Understanding the decision-making process of a machine/deep learning model is crucial, particularly in security-sensitive applications. In this study, we introduce a neural network framework that combines the global and exact interpretability properties of rule-based models with the high performance of deep neural networks.
Our proposed framework, called Truth Table rules (TT-rules), is built upon Truth Table nets (TTnets), a family of deep neural networks initially developed for formal verification. By extracting the set of necessary and sufficient rules R from the trained TTnet model (global interpretability), yielding the same output as the TTnet (exact interpretability), TT-rules effectively transforms the neural network into a rule-based model. This rule-based model supports binary classification, multi-label classification, and regression tasks for tabular datasets. Furthermore, our TT-rules framework optimizes the rule set R into Ropt by reducing the number and size of the rules. To enhance model interpretation, we leverage Reduced Ordered Binary Decision Diagrams (ROBDDs) to visualize these rules effectively.

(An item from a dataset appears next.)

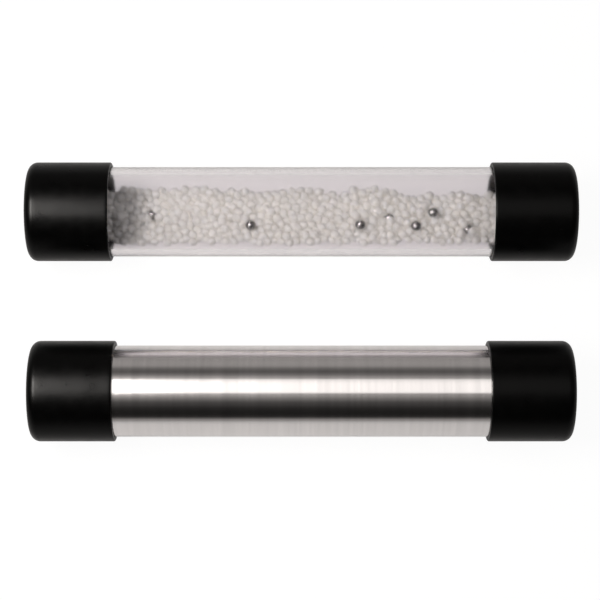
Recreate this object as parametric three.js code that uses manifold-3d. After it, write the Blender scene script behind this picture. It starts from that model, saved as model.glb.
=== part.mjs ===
// A pair of tube shakers that lie side by side: one clear acrylic, one brushed aluminium.
// Each is a tube closed by two push-on rubber caps, with plastic granules and steel balls loose inside.
// Millimetres, +Z up. The tubes run along X and the caps lie on the plane Z = 0.

import * as THREE from "three";
import { mergeVertices } from "three/addons/utils/BufferGeometryUtils.js";
import Module from "manifold-3d";

const wasm = await Module();
wasm.setup();

// The tubes
const TUBE_RADIUS = 20;
const CLEAR_WALL = 3;
const METAL_WALL = 1.5;
const TUBE_CHAMFER = 0.4;

// The shakers over their caps, and the distance between their axes
const CLEAR_LENGTH = 243.5;
const METAL_LENGTH = 237;
const AXIS_SPACING = 81;

// The push-on caps
const CAP_LENGTH = 36.8;
const CAP_WALL = 2;
const CAP_FIT = 0.15;
const CAP_FLOOR = 2.5;
const CAP_CORNER = 4.1;
const CAP_LIP = 0.6;
const CAP_LEAD_IN = 0.4;
const CAP_INNER_FILLET = 0.5;
const SEAT_GAP = 0.3;

// The fill
const FILL_GAP = 0.3;
const FILL_LEVEL = -7.7;
const CLEAR_DIP = 1.5;
const CLEAR_LEAN = 0.15;
const DIP_FROM = 30;
const DIP_TO = 42;
const GRANULE_PITCH = 4.4;
const GRANULE_TOP = 1.3;
const GRANULE_CROWN = 0.5;
const GRANULE_SPREAD = 0.9;
const HOLLOW_LEAST = 0.65;
const HOLLOW_MOST = 1.15;
const GRANULE_TILT = 0.25;
const BALL_RADIUS = 2.25;

// Where the steel balls lie: along the tube, across it from the axis, and above the fill's surface
const BALL_PLACES = [
  [-67.3, 0.6, -0.6],
  [-22.9, -4.5, 0.2],
  [26.5, -4.5, 1.8],
  [39.6, 0, -2],
  [51.6, -5, 1.8],
  [59.5, 1.6, 1.8],
  [75.2, -6, -0.8],
];

// Faces round each turned piece, with one face of each cap flat on the ground
const SIDES = 40;
const BALL_DETAIL = 1;
const SEAT_SIDES = 10;
const SEAT_STEPS = 4;
const CORNER_STEPS = 5;
const LIP_STEPS = 2;

const CAP_BORE = TUBE_RADIUS + CAP_FIT;
const CAP_RADIUS = CAP_BORE + CAP_WALL;
const AXIS_HEIGHT = CAP_RADIUS * Math.cos(Math.PI / SIDES);

const clearAcrylic = { color: 0xeef2f3, roughness: 0.05, metalness: 0, transparent: true, opacity: 0.35 };
const brushedAluminium = { color: 0xc9c6c2, roughness: 0.3, metalness: 1 };
const blackRubber = { color: 0x0b0b0c, roughness: 0.55, metalness: 0 };
const whiteGranules = { color: 0xe6ddd4, roughness: 0.45, metalness: 0 };
const polishedSteel = { color: 0x8d8f92, roughness: 0.12, metalness: 1 };

// Points of an arc about (cx, cy) from one angle to another, in degrees, as [along, radius] pairs.
function arc(cx, cy, radius, from, to, steps) {
  return Array.from({ length: steps + 1 }, (_, i) => {
    const a = THREE.MathUtils.degToRad(from + ((to - from) * i) / steps);
    return [cx + radius * Math.cos(a), cy + radius * Math.sin(a)];
  });
}

// Turns a profile of [along, radius] pairs about X.
function turned(profile) {
  const points = profile.map(([along, radius]) => new THREE.Vector2(radius, along));
  const geometry = new THREE.LatheGeometry(points, SIDES, Math.PI / SIDES);
  return geometry.rotateZ(-Math.PI / 2);
}

function toSolid(geometry) {
  const bare = new THREE.BufferGeometry().setAttribute("position", geometry.getAttribute("position"));
  bare.setIndex(geometry.index);
  const merged = mergeVertices(bare);
  const vertProperties = merged.attributes.position.array;
  const triVerts = new Uint32Array(merged.index.array);
  return new wasm.Manifold(new wasm.Mesh({ numProp: 3, vertProperties, triVerts }));
}

function toGeometry(solid) {
  const { vertProperties, triVerts } = solid.getMesh();
  const geometry = new THREE.BufferGeometry();
  geometry.setAttribute("position", new THREE.BufferAttribute(vertProperties, 3));
  geometry.setIndex(new THREE.BufferAttribute(triVerts, 1));
  return geometry;
}

function named(name, geometry, look) {
  const material = new THREE.MeshStandardMaterial({ ...look, flatShading: true });
  const mesh = new THREE.Mesh(geometry, material);
  mesh.name = name;
  return mesh;
}

// An open tube with its four end edges chamfered.
function tube(length, wall) {
  const end = length / 2;
  const inner = TUBE_RADIUS - wall;
  const edge = TUBE_CHAMFER;
  return turned([
    [-end, inner + edge],
    [-end, TUBE_RADIUS - edge],
    [-end + edge, TUBE_RADIUS],
    [end - edge, TUBE_RADIUS],
    [end, TUBE_RADIUS - edge],
    [end, inner + edge],
    [end - edge, inner],
    [-end + edge, inner],
    [-end, inner + edge],
  ]);
}

// A moulded cup with a flat end at X = 0, a large outer corner, a rounded lip and a lead-in at its mouth.
function cap() {
  return turned([
    [0, 0],
    ...arc(CAP_CORNER, CAP_RADIUS - CAP_CORNER, CAP_CORNER, 180, 90, CORNER_STEPS),
    ...arc(CAP_LENGTH - CAP_LIP, CAP_RADIUS - CAP_LIP, CAP_LIP, 90, 0, LIP_STEPS),
    [CAP_LENGTH, CAP_BORE + CAP_LEAD_IN],
    [CAP_LENGTH - CAP_LEAD_IN, CAP_BORE],
    [CAP_FLOOR + CAP_INNER_FILLET, CAP_BORE],
    [CAP_FLOOR, CAP_BORE - CAP_INNER_FILLET],
    [CAP_FLOOR, 0],
  ]);
}

// A repeatable number from 0 to 1 for each lattice point.
function scatter(u, v, salt) {
  const s = Math.sin(u * 12.9898 + v * 78.233 + salt * 37.719) * 43758.5453;
  return s - Math.floor(s);
}

// The height of the fill's free surface from the tube's axis. Towards the right end it lies lower, by its
// dip, and slopes down across the tube, by its lean.
function surfaceAt(x, y, { dip, lean }) {
  return FILL_LEVEL - (dip + lean * y) * THREE.MathUtils.smoothstep(x, DIP_FROM, DIP_TO);
}

// Joins a ring of vertices to a wider ring round it. Both run anticlockwise, as [index, angle] pairs.
function joinRings(inner, outer) {
  const turn = (ring, i) => ring[i % ring.length][1] + (i >= ring.length ? 2 * Math.PI : 0);
  const at = (ring, i) => ring[i % ring.length][0];
  const faces = [];
  let i = 0;
  let o = 0;
  while (i < inner.length || o < outer.length) {
    const inward = o === outer.length || (i < inner.length && turn(inner, i + 1) < turn(outer, o + 1));
    const next = inward ? at(inner, i + 1) : at(outer, o + 1);
    faces.push(at(inner, i), at(outer, o), next);
    if (inward) i += 1;
    else o += 1;
  }
  return faces;
}

// A block whose top is a field of granules: one on each cell of a hexagonal lattice, each a small tilted
// crown at its own height and turn, with the hollows between them at the cell's corners.
// Lattice steps u and v are half a pitch along X and a third of a row along Y.
function granuleBlock(length, width, depth, surface) {
  const stepX = GRANULE_PITCH / 2;
  const stepY = (GRANULE_PITCH * Math.sqrt(3)) / 6;
  const rows = Math.ceil(width / 2 / (3 * stepY));
  const columns = Math.ceil(length / 2 / GRANULE_PITCH);
  const corners = [[1, 1], [0, 2], [-1, 1], [-1, -1], [0, -2], [1, -1]];
  const positions = [];
  const faces = [];
  const cornerVertices = new Map();
  const vertex = (x, y, z) => positions.push(x, y, z) / 3 - 1;
  const shift = (v) => Math.abs(v / 3) % 2;
  const isCell = (u, v) => Math.abs(v) <= 3 * rows && Math.abs(u - shift(v)) <= 2 * columns;

  // The two vertices at a corner: one in the surface and one in the base under it.
  const cornerAt = (u, v) => {
    const key = `${u},${v}`;
    if (!cornerVertices.has(key)) {
      const hollow = THREE.MathUtils.lerp(HOLLOW_LEAST, HOLLOW_MOST, scatter(u, v, 1));
      const z = surfaceAt(u * stepX, v * stepY, surface) - hollow;
      const top = vertex(u * stepX, v * stepY, z);
      cornerVertices.set(key, { top, base: vertex(u * stepX, v * stepY, -depth) });
    }
    return cornerVertices.get(key);
  };

  // The four vertices of a granule's crown.
  const crownAt = (u, v) => {
    const first = (Math.PI / 2) * (scatter(u, v, 2) - 0.5) + Math.PI / 6;
    const level = surfaceAt(u * stepX, v * stepY, surface);
    const height = level + GRANULE_CROWN + GRANULE_SPREAD * (scatter(u, v, 3) - 0.5);
    const leanX = GRANULE_TILT * (2 * scatter(u, v, 4) - 1);
    const leanY = GRANULE_TILT * (2 * scatter(u, v, 5) - 1);
    return [0, 1, 2, 3].map((k) => {
      const angle = first + (k * Math.PI) / 2;
      const dx = GRANULE_TOP * Math.cos(angle);
      const dy = GRANULE_TOP * Math.sin(angle);
      return [vertex(u * stepX + dx, v * stepY + dy, height + leanX * dx + leanY * dy), angle];
    });
  };

  for (let row = -rows; row <= rows; row += 1) {
    const v = 3 * row;
    for (let column = -columns; column <= columns; column += 1) {
      const u = 2 * column + shift(v);
      const ring = corners.map(([du, dv]) => cornerAt(u + du, v + dv));
      const rim = ring.map((corner, k) => [corner.top, Math.PI / 6 + (k * Math.PI) / 3]);
      const crown = crownAt(u, v);
      const [a, b, c, d] = crown.map(([index]) => index);
      faces.push(a, b, c, a, c, d, ...joinRings(crown, rim));
      for (let k = 1; k < 5; k += 1) faces.push(ring[0].base, ring[k + 1].base, ring[k].base);
      ring.forEach((corner, k) => {
        const next = ring[(k + 1) % 6];
        const [[du, dv], [eu, ev]] = [corners[k], corners[(k + 1) % 6]];
        if (isCell(u + du + eu, v + dv + ev)) return;
        faces.push(corner.top, corner.base, next.top, next.top, corner.base, next.base);
      });
    }
  }
  const geometry = new THREE.BufferGeometry();
  geometry.setAttribute("position", new THREE.BufferAttribute(new Float32Array(positions), 3));
  return geometry.setIndex(faces);
}

// The block under a fill with a plain, level surface.
function levelBlock(length, width, depth) {
  const height = depth + FILL_LEVEL;
  return new THREE.BoxGeometry(2 * length, 2 * width, height).translate(0, 0, FILL_LEVEL - height / 2);
}

// Where the centre of each ball lies, from the middle of its tube.
function ballCentres(surface) {
  return BALL_PLACES.map(([x, y, rise]) => new THREE.Vector3(x, y, surfaceAt(x, y, surface) + rise));
}

// The hollow that a ball presses into the fill, open upwards so that the ball can hop out of it.
function ballSeat(centre) {
  const radius = BALL_RADIUS + FILL_GAP;
  const bowl = arc(0, 0, radius, 180, 90, SEAT_STEPS);
  const profile = bowl.map(([along, out]) => new THREE.Vector2(out, along));
  profile.push(new THREE.Vector2(radius, 2 * TUBE_RADIUS), new THREE.Vector2(0, 2 * TUBE_RADIUS));
  return new THREE.LatheGeometry(profile, SEAT_SIDES).rotateX(Math.PI / 2).translate(...centre);
}

// The loose fill as it lies: what the bore holds under its free surface, less the balls' hollows.
function fill(length, wall, surface) {
  const radius = TUBE_RADIUS - wall - FILL_GAP;
  const end = length / 2;
  const bore = toSolid(turned([[-end, 0], [-end, radius], [end, radius], [end, 0]]));
  const block = surface.granular
    ? granuleBlock(length, 2 * radius, 2 * radius, surface)
    : levelBlock(length, 2 * radius, 2 * radius);
  const seats = ballCentres(surface).map((centre) => toSolid(ballSeat(centre)));
  const heaped = toSolid(block).intersect(bore);
  return toGeometry(seats.reduce((solid, seat) => solid.subtract(seat), heaped));
}

// One shaker about its own axis, with its caps' ends the given length apart.
function shaker(prefix, { length, wall, look, surface }) {
  const group = new THREE.Group();
  const tubeLength = length - 2 * (CAP_FLOOR + SEAT_GAP);
  const leftCap = named(`${prefix}_left_cap`, cap(), blackRubber);
  leftCap.position.x = -length / 2;
  const rightCap = named(`${prefix}_right_cap`, cap(), blackRubber);
  rightCap.position.x = length / 2;
  rightCap.rotation.z = Math.PI;
  const balls = ballCentres(surface).map((centre, i) => {
    const shape = new THREE.IcosahedronGeometry(BALL_RADIUS, BALL_DETAIL);
    const ball = named(`${prefix}_ball_${i + 1}`, shape, polishedSteel);
    ball.position.copy(centre);
    return ball;
  });
  group.add(
    named(`${prefix}_tube`, tube(tubeLength, wall), look),
    leftCap,
    rightCap,
    named(`${prefix}_pellet_fill`, fill(tubeLength, wall, surface), whiteGranules),
    ...balls,
  );
  return group;
}

const clear = shaker("clear", {
  length: CLEAR_LENGTH,
  wall: CLEAR_WALL,
  look: clearAcrylic,
  surface: { dip: CLEAR_DIP, lean: CLEAR_LEAN, granular: true },
});
clear.position.set(0, AXIS_SPACING / 2, AXIS_HEIGHT);

const metal = shaker("metal", {
  length: METAL_LENGTH,
  wall: METAL_WALL,
  look: brushedAluminium,
  surface: { dip: 0, lean: 0, granular: false },
});
metal.position.set(0, -AXIS_SPACING / 2, AXIS_HEIGHT);

export default new THREE.Group().add(clear, metal);
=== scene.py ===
"""Two tube shakers, one clear and one metal, lying side by side on a white floor.

Each is a tube with a push-on rubber cap at either end, and loose granules and steel balls inside.
Lengths are in metres. The tubes run along X, and the clear one lies behind the metal one.
"""

import math

import bmesh
import bpy
import numpy as np
from mathutils import Euler, Matrix, Vector


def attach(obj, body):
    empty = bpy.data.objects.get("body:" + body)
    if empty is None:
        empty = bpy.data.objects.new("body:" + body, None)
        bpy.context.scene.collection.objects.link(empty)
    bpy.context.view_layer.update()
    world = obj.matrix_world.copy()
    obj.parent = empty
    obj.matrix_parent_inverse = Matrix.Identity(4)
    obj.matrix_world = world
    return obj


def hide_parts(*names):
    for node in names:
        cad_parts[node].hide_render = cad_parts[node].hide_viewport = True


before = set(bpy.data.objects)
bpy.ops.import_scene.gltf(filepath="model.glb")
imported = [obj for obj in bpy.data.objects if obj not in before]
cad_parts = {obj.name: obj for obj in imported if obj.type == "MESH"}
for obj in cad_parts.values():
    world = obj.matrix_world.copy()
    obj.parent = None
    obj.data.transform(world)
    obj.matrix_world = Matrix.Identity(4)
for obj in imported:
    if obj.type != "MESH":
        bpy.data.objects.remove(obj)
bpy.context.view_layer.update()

# The tubes and their caps, as the model has them
TUBE_RADIUS = 0.020
TUBE_EDGE = 0.0003
CLEAR_BORE = 0.017
METAL_BORE = 0.0185
CLEAR_LENGTH = 0.2435
METAL_LENGTH = 0.237
CAP_LENGTH = 0.0368
CAP_BORE = 0.02015
CAP_FLOOR = 0.0025
CAP_CORNER = 0.0041
CAP_LIP = 0.0006
CAP_LEAD = 0.0003
CAP_FILLET = 0.0005
SEAT_GAP = 0.0003
AXIS_HEIGHT = 0.022082
CLEAR_AXIS = Vector((0, 0.0405, AXIS_HEIGHT))
METAL_AXIS = Vector((0, -0.0405, AXIS_HEIGHT))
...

After outlining the framework, we evaluate the performance of TT-rules on seven tabular datasets from finance, healthcare, and justice domains. We also compare the TT-rules framework to state-of-the-art rule-based methods. Our results demonstrate that TT-rules achieves equal or higher performance compared to other interpretable methods while maintaining a balance between performance and complexity. Notably, TT-rules presents the first accurate rule-based model capable of fitting large tabular datasets, including two real-life DNA datasets with over 20K features. Finally, we extensively investigate a rule-based model derived from TT-rules using the Adult dataset.